Hace unos cuantos años, no muchos, un fotógrafo captó para la prensa el lance de un toro con malas pulgas al que el presidente de un banco importante de España recibió a porta gayola a su pesar. El morlaco, que acababa de salir de toriles, saltó con brío de juventud la barrera y se quedó a un tris de embestir al preboste, al que retrató el reportero gráfico con cara de pánico.
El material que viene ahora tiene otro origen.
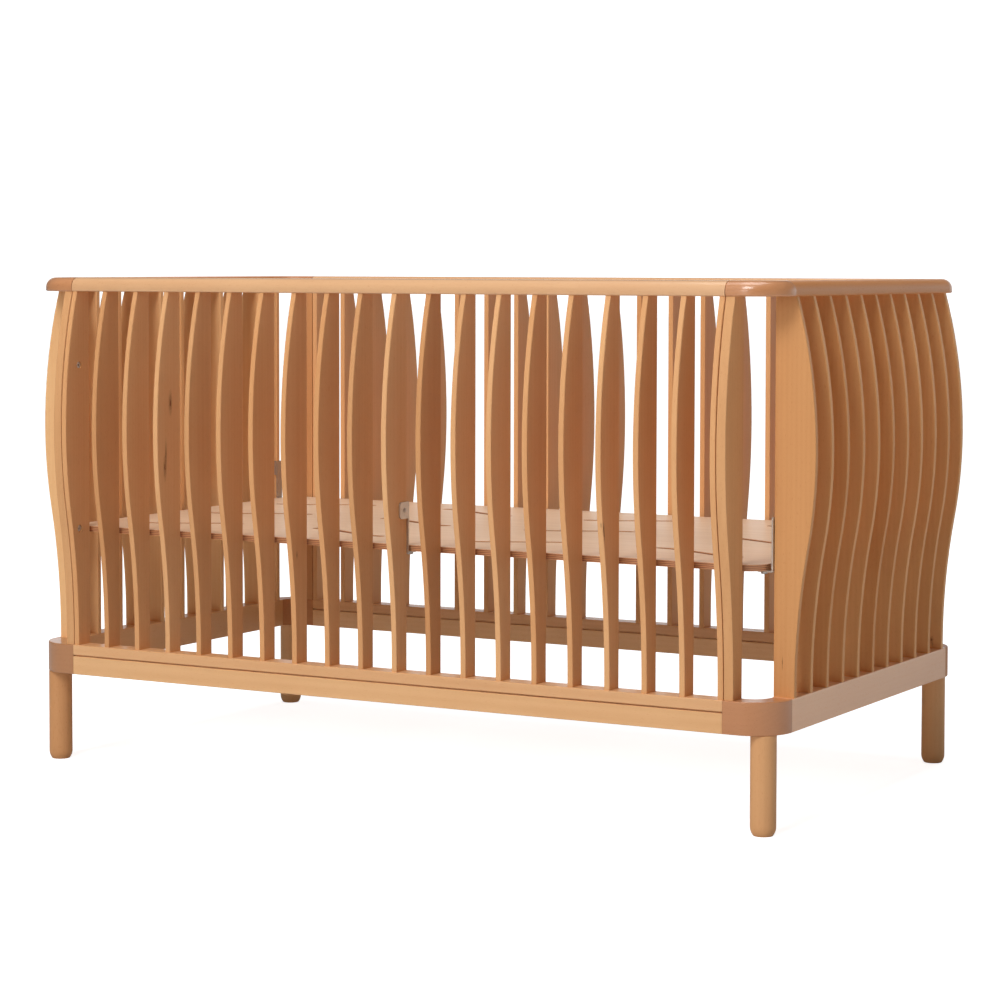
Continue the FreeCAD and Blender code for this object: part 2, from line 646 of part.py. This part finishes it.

Aquella instantánea revelaba la debilidad del poder, condensada en la imagen de un hombre acostumbrado a las moquetas, al cinco bajo par y al Ibex a punto de preguntar por el servicio de caballeros a causa del brinco imprevisto de un astifino con ganas de bronca.

Si recuerdo esta anécdota hoy es porque al acabar la misa un grupo de jóvenes ha pedido a la feligresía que ayudara al millón y medio de desplazados sirios mediante la compra de una flor de Pascua. También porque, apostado a la entrada de la Iglesia, un hombre aún joven pedía la voluntad y porque, ya en casa, una anciana viuda me ha solicitado trabajar como asistente doméstica.  Los poderosos creen que nada va con ellos, pero el susto de un banquero en Las Ventas les sitúa en el mismo plano que los que viven el día a día cercados por la dehesa.